All model weights are updated. Requires the full model in VRAM plus gradient and optimiser state — roughly 4× model parameter memory in fp32 (Adam) or 2× with bf16 + gradient checkpointing. A 7B model in fp16 is ~14 GB; full fine-tuning needs ~56 GB — that is at minimum 2× A100 80GB GPUs.

Full fine-tuning risks catastrophic forgetting: the model loses general capabilities as it overfits to the training distribution.

PEFT: Parameter-Efficient Fine-Tuning

PEFT methods update a small fraction of weights while freezing the base model. The dominant technique is LoRA.

LoRA — Low-Rank Adaptation

The key insight: weight updates during fine-tuning are low-rank. Instead of updating the full weight matrix W (shape d × d), LoRA injects two small matrices A (d × r) and B (r × d) where r << d:

W_new = W_frozen + B × A

At rank r=8 on a weight matrix of shape 4096×4096: original parameters = 16.7M, LoRA parameters = 2 × 4096 × 8 = 65 536. That is 99.6% parameter reduction.

from peft import get_peft_model, LoraConfig, TaskType

config = LoraConfig(
    task_type=TaskType.CAUSAL_LM,
    r=8,               # rank — higher = more capacity, more params, potential overfitting
    lora_alpha=32,     # scaling factor, typically 2× to 4× r
    lora_dropout=0.1,
    target_modules=["q_proj", "v_proj"]  # which weight matrices to adapt
)
model = get_peft_model(base_model, config)
model.print_trainable_parameters()
# trainable params: 4,194,304 || all params: 6,742,609,920 || trainable: 0.06%

Rank sensitivity: r=4 is often sufficient for style/format tasks. r=16–64 for complex domain adaptation. Higher rank raises the risk of overfitting on small datasets.

QLoRA — Quantised LoRA

QLoRA (Dettmers et al., 2023) loads the base model in 4-bit NF4 quantisation (reducing memory by ~4×), then trains LoRA adapters in bf16. A 7B model that normally needs 14 GB VRAM fits in ~5 GB, enabling fine-tuning on a single consumer GPU.

from transformers import BitsAndBytesConfig
bnb_config = BitsAndBytesConfig(
    load_in_4bit=True,
    bnb_4bit_quant_type="nf4",
    bnb_4bit_compute_dtype=torch.bfloat16,
    bnb_4bit_use_double_quant=True
)
model = AutoModelForCausalLM.from_pretrained(model_id, quantization_config=bnb_config)

Dataset preparation for instruction tuning

Format: each example is a (instruction, input, output) triple, serialised as a chat message sequence.
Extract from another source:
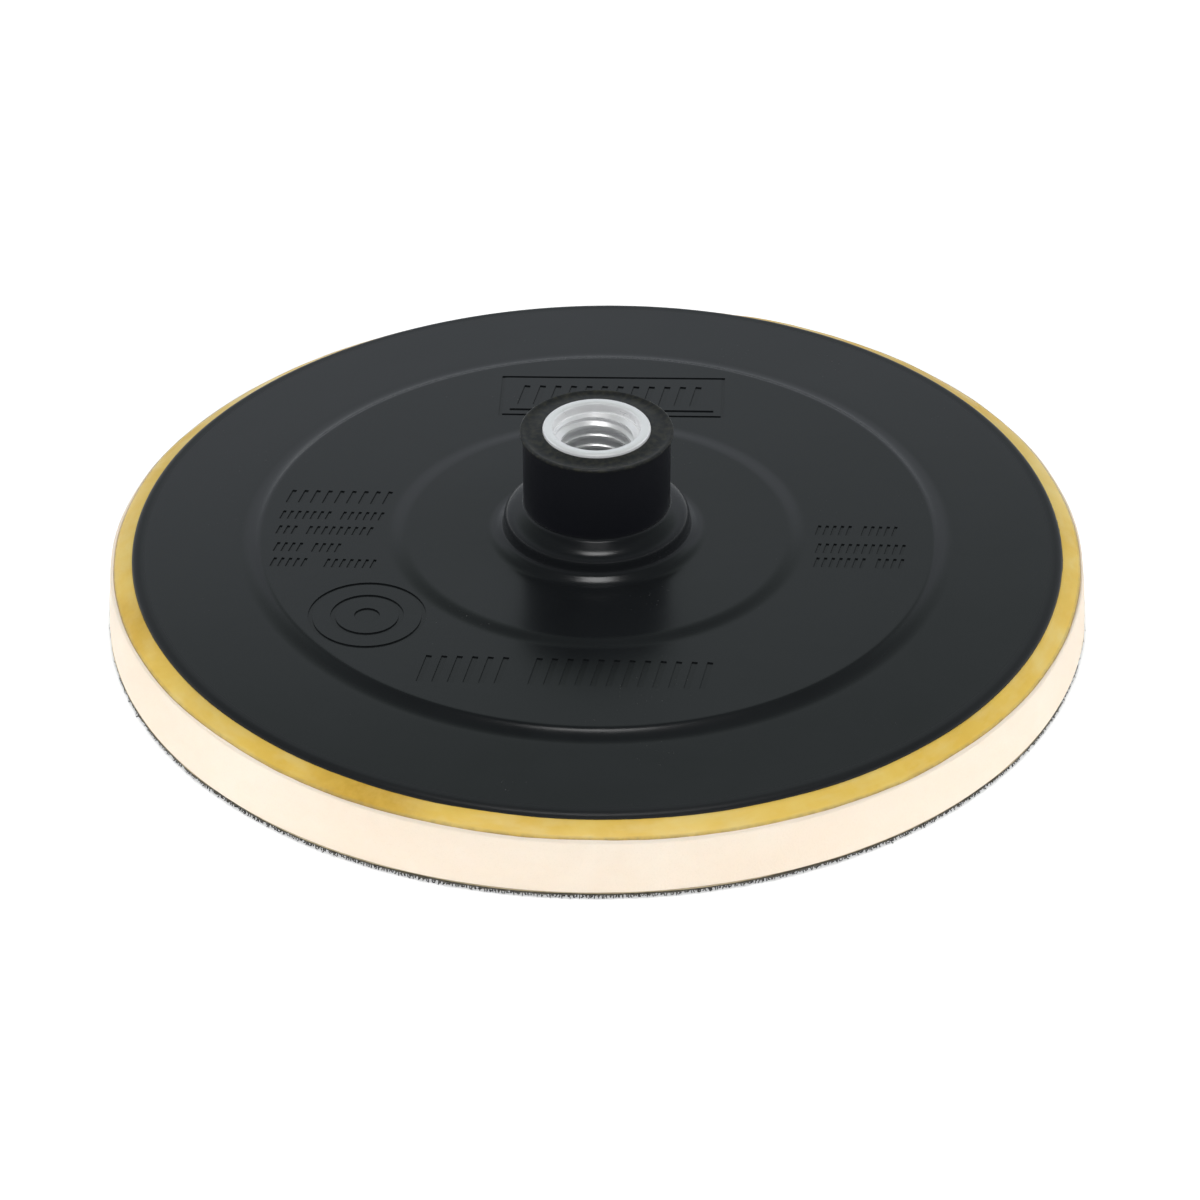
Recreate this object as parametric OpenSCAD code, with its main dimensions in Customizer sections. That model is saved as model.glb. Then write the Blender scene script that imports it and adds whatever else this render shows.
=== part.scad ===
// Hook-and-loop backing pad for a rotary polisher.
// A moulded plate with a threaded metal insert in its hub is bonded on a foam
// disc that carries a face of nylon hooks. The origin is the centre of the
// hook face, and +Z runs up the spindle axis. Millimetres.

/* [Pad] */
// Diameter of the hook face, the pad's nominal size
pad_d = 165; // [160:0.5:170]
// Diameter of the foam at the top of its side wall
foam_top_d = 163.6; // [162.8:0.1:164]
// Height of the top edge of the foam's side wall above the hook tips
foam_edge_z = 10.6; // [9.5:0.1:10.8]
// Height of the foam's flat top above the hook tips
foam_top_z = 12; // [11.9:0.05:12.1]

/* [Hook face] */
// Height of the nylon hooks
hook_h = 0.7; // [0.5:0.05:0.9]
// Thickness of the woven ground the hooks stand in
ground_t = 0.4; // [0.3:0.05:0.5]
// Thickness of the glue film between the ground and the foam
film_t = 0.2; // [0.1:0.05:0.3]

/* [Bond layer] */
// Thickness of the yellow bond layer under the plate
bond_t = 0.3; // [0.2:0.05:0.4]
// Radius where the bond layer ends on the foam's bevel
bond_r = 81.2; // [80.6:0.1:81.3]
// Thickness of the bond layer's outer edge
bond_edge_t = 0.3; // [0.2:0.05:0.35]

/* [Plate] */
// Diameter of the moulded plate
plate_d = 156.2; // [155.4:0.1:156.8]
// Width of the plate's drooping edge
plate_edge_w = 1.3; // [0.8:0.1:1.6]
// Height of the plate's drooping edge
plate_edge_h = 0.85; // [0.6:0.05:0.9]
// Height of the outer ring at the rim, above the hook tips
outer_z = 13.25; // [13.2:0.05:13.5]
// Rise of the outer ring from the rim to the step
outer_rise = 0.28; // [0.05:0.01:0.3]
// Radius at the foot of the outer step
step1_foot_r = 60.4; // [59.5:0.05:61]
// Radius at the top of the outer step
step1_top_r = 56.6; // [56:0.05:58]
// Height of the round edge at the top of the outer step
step1_edge_h = 0.22; // [0.1:0.01:0.3]
// Height of the middle ring above the hook tips
mid_z = 14.5; // [14.2:0.05:14.6]
// Radius where the inner disc starts to fade into the middle ring
step2_foot_r = 35.2; // [33.5:0.1:36]
// Radius of the inner disc's edge
step2_top_r = 32; // [31:0.1:33]
// Height of the inner disc above the hook tips
inner_z = 14.85; // [14.65:0.05:15]

/* [Hub] */
// Radius of the collar at its foot
collar_r = 15.6; // [15:0.05:15.8]
// Width of the fillet between the collar and the inner disc
collar_fillet = 2.7; // [1:0.1:3]
// Height of the fillet between the collar and the inner disc
collar_fillet_h = 2.2; // [1:0.1:2.4]
// Height where the collar's side starts to round over, above the hook tips
collar_z = 17.6; // [17.2:0.1:18.2]
// Height where the rounded collar meets the hub
shoulder_z = 20.3; // [20.2:0.05:20.9]
// Radius of the hub
hub_r = 12.3; // [12.1:0.05:12.5]
// Radius of the thin lip round the hub's top
lip_r = 12.75; // [12.6:0.05:12.9]
// Height of the hub's top above the hook tips
hub_z = 34.5; // [34:0.1:34.7]

/* [Threaded insert] */
// Outer radius of the insert
insert_r = 9; // [8.9:0.05:9.2]
// Height of the insert's rim above the hook tips
insert_z = 35.1; // [34.9:0.05:35.3]
// Height of the insert's lower end above the hook tips
insert_foot_z = 15; // [14.8:0.1:15.5]
// Bore radius at the crests of the M14 x 2 thread
thread_minor_r = 5.918; // [5.9:0.001:5.95]
// Radius of the thread's grooves, half of M14
thread_major_r = 7; // [6.95:0.05:7.05]
// Radius of the counterbore over the thread
counterbore_r = 7.3; // [7.15:0.05:7.5]
// Depth of the counterbore
counterbore_depth = 1.75; // [1.2:0.05:2.2]
// Corner radius of the buried hexagonal flange
flange_r = 12.8; // [11.5:0.1:13]
// Thickness of the buried flange
flange_t = 2.8; // [2:0.1:3]

/* [Hidden] */
$fn = 96;
pad_r = pad_d / 2;
ground_z = hook_h;
film_z = ground_z + ground_t;
foam_z = film_z + film_t;
foam_top_r = foam_top_d / 2;
plate_r = plate_d / 2;
plate_z = foam_top_z + bond_t;
mouth_z = insert_z - counterbore_depth;
flange_z = 16.6;
groove_r = 8.4;
groove_w = 1.5;
eps = 0.01;

// Height of the bevel round the plate at radius r
bevel_top_z = plate_z + 0.1;
function bevel_z(r) = foam_edge_z + (bevel_top_z - foam_edge_z) * (foam_top_r - r) / (foam_top_r - plate_r - 0.15);

// Half section of the plate, from its centre out along the underside and back up over the top
function plate_section() = concat(
    [[0, plate_z], [plate_r, plate_z]],
    [for (i = [0:6]) let (a = 15 * i)
        [plate_r - plate_edge_w + plate_edge_w * cos(a), outer_z - plate_edge_h + plate_edge_h * sin(a)]],
    // outer step, a long foot that steepens up to a short round edge
    [for (i = [0:7]) let (t = i / 7)
        [step1_foot_r + (step1_top_r + 0.5 - step1_foot_r) * t,
         outer_z + outer_rise + (mid_z - step1_edge_h - outer_z - outer_rise) * pow(t, 2.5)]],
    [for (t = [0.5, 1])
        [step1_top_r + 0.5 * (1 - t), mid_z - step1_edge_h * pow(1 - t, 1.9)]],
    // inner step, a soft S
    [for (i = [0:6]) let (t = i / 6)
        [step2_foot_r + (step2_top_r - step2_foot_r) * t, mid_z + (inner_z - mid_z) * (1 - cos(180 * t)) / 2]],
    // fillet up to the collar
    [for (a = [0:15:90])
        [collar_r + collar_fillet * (1 - sin(a)), inner_z + collar_fillet_h * (1 - cos(a))]],
    // collar, rounding over into a slope that ends at the hub
    [for (i = [0:9]) let (a = 84 * i / 9)
        [hub_r + 0.3 + (collar_r - hub_r - 0.3) * cos(a), collar_z + (shoulder_z - collar_z) * sin(a)]],
    [[hub_r, shoulder_z + 0.3]],
    // hub and its lip
    [[hub_r, hub_z - 0.75], [lip_r, hub_z - 0.5], [lip_r, hub_z - 0.1], [lip_r - 0.1, hub_z], [0, hub_z]]);

// The outside of the insert, which is also the space it fills in the plate
module insert_body() {
    difference() {
        union() {
            translate([0, 0, insert_foot_z])
                cylinder(r = insert_r, h = insert_z - insert_foot_z - 0.4);
            translate([0, 0, insert_z - 0.4])
                cylinder(r1 = insert_r, r2 = insert_r - 0.4, h = 0.4);
            translate([0, 0, flange_z])
                cylinder(r = flange_r, h = flange_t, $fn = 6);
        }
        // locking grooves
        for (z = [23, 28])
            translate([0, 0, z])
                difference() {
                    cylinder(r = insert_r + 1, h = groove_w);
                    translate([0, 0, -eps]) cylinder(r = groove_r, h = groove_w + 2 * eps);
                }
    }
}

// Metal bush with the spindle thread, moulded into the hub
module threaded_insert() {
    color([0.80, 0.81, 0.83])
    difference() {
        insert_body();
        // the thread, held at its crests
        translate([0, 0, insert_foot_z - 1])
            cylinder(r = thread_minor_r, h = mouth_z - insert_foot_z + 1 + eps);
        // lead-in at the start of the thread
        translate([0, 0, mouth_z - (thread_major_r - thread_minor_r)])
            cylinder(r1 = thread_minor_r, r2 = thread_major_r, h = thread_major_r - thread_minor_r);
        // counterbore
        translate([0, 0, mouth_z])
            cylinder(r = counterbore_r, h = counterbore_depth + 1);
    }
}

// Black moulded plate and hub in one piece
module backing_plate() {
    color([0.09, 0.10, 0.11])
    difference() {
        rotate_extrude() polygon(plate_section());
        insert_body();
    }
}

// Yellow bond layer between plate and foam, which runs down the bevel round the plate
module bond_layer() {
    color([0.90, 0.75, 0.38])
    rotate_extrude()
        polygon([[0, foam_top_z], [plate_r - 0.15, foam_top_z],
                 [bond_r, bevel_z(bond_r) - bond_edge_t],
                 [bond_r, bevel_z(bond_r)],
                 [plate_r + 0.15, bevel_top_z], [plate_r, bevel_top_z],
                 [plate_r, plate_z], [0, plate_z]]);
}

// Cream foam disc
module foam_disc() {
    color([0.98, 0.93, 0.86])
    rotate_extrude()
        polygon([[0, foam_z], [pad_r, foam_z], [foam_top_r, foam_edge_z],
                 [bond_r, bevel_z(bond_r)],
                 [bond_r, bevel_z(bond_r) - bond_edge_t],
                 [plate_r - 0.15, foam_top_z], [0, foam_top_z]]);
}

// Glue film that holds the hook fabric on the foam
module hook_glue_film() {
    color([0.75, 0.70, 0.60])
    translate([0, 0, film_z]) cylinder(r = pad_r - 0.1, h = film_t);
}

// Woven ground of the hook fabric
module hook_ground() {
    color([0.10, 0.10, 0.11])
    translate([0, 0, ground_z]) cylinder(r = pad_r, h = ground_t);
}

// Field of nylon hooks that the pad stands on, as one layer
module hook_pile() {
    color([0.13, 0.13, 0.14])
    cylinder(r = pad_r, h = hook_h);
}

threaded_insert();
backing_plate();
bond_layer();
foam_disc();
hook_glue_film();
hook_ground();
hook_pile();
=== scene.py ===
import math

import bmesh
import bpy
import numpy as np
from mathutils import Matrix, Vector

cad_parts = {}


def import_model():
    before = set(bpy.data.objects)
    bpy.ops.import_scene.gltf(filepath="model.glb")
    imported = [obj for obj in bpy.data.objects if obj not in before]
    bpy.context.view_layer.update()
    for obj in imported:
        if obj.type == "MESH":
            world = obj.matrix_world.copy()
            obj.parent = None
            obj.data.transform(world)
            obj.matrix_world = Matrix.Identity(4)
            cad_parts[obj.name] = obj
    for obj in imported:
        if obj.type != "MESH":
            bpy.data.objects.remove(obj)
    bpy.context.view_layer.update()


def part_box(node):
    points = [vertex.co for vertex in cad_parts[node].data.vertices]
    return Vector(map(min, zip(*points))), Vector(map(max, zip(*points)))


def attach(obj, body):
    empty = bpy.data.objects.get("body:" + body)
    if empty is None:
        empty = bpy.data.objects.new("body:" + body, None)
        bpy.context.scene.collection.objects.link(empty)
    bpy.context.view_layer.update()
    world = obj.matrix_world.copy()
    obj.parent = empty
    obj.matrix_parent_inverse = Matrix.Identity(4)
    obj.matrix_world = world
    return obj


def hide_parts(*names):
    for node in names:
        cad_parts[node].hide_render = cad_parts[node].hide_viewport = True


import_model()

MM = 0.001

# ---------------------------------------------------------------- places, from the CAD
plate_low, plate_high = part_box("backing_plate")
insert_low, insert_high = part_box("threaded_insert")
bond_low, bond_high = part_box("bond_layer")
foam_low, foam_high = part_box("foam_disc")
film_low, film_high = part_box("hook_glue_film")
ground_low, ground_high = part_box("hook_ground")
pile_low, pile_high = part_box("hook_pile")

PAD_R = round(foam_high[0] * 1000, 2)        # 82.5
PLATE_R = round(plate_high[0] * 1000, 2)     # 77.9
PLATE_Z = round(plate_low[2] * 1000, 2)      # 12.3, the plate's underside
HUB_Z = round(plate_high[2] * 1000, 2)       # 34.5
INS_Z0 = round(insert_low[2] * 1000, 2)      # 15.0
INS_Z1 = round(insert_high[2] * 1000, 2)     # 35.1
FOAM_Z0 = round(foam_low[2] * 1000, 2)       # 1.3
FOAM_Z1 = round(foam_high[2] * 1000, 2)      # 12.0
FOAM_TOP_R, FOAM_EDGE_Z = 81.8, 10.6         # top of the foam's side wall
EDGE_R = round(bond_high[0] * 1000, 2)       # 81.2, where the bond ends on the bevel
EDGE_Z = 10.9
INNER_Z, MID_Z, OUTER_Z = 14.85, 14.5, 13.25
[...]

Common formats: Alpaca, ShareGPT, ChatML.

{"messages": [
  {"role": "system", "content": "You extract structured data from legal contracts."},
  {"role": "user",   "content": "Contract text: ... Extract party names and dates."},
  {"role": "assistant", "content": "{\"party_a\": \"Acme Corp\", \"party_b\": \"XYZ Ltd\", \"effective_date\": \"2024-03-01\"}"}
]}

Quality over quantity. 500 carefully curated, diverse, correctly labelled examples beat 10 000 noisy ones. Common quality issues: output inconsistency across similar inputs, outputs that contradict the base model’s capabilities, mislabelled examples. Spend 80% of your dataset effort on cleaning.

Catastrophic forgetting

Fine-tuning on a narrow domain degrades general capabilities. Mitigations:

  • Mix a small amount (~10%) of general instruction-following data into your fine-tuning set
  • Use PEFT (LoRA) rather than full fine-tuning — the frozen base retains general knowledge
  • Evaluate on a held-out general benchmark before and after training

Cost reality check

ScenarioComputeTimeApprox cost (cloud)
QLoRA 7B, 1k examples1× A10G 24GB~2 hours~$3
LoRA 7B, 10k examples1× A100 80GB~4 hours~$12
Full FT 13B, 50k examples4× A100 80GB~24 hours~$300
Full FT 70B, 50k examples8× A100 80GB~5 days~$3 000

Serving adds cost: LoRA adapters are typically merged back into base weights for serving (no runtime overhead), or loaded dynamically with adapter servers (adds latency, enables adapter hot-swapping per tenant).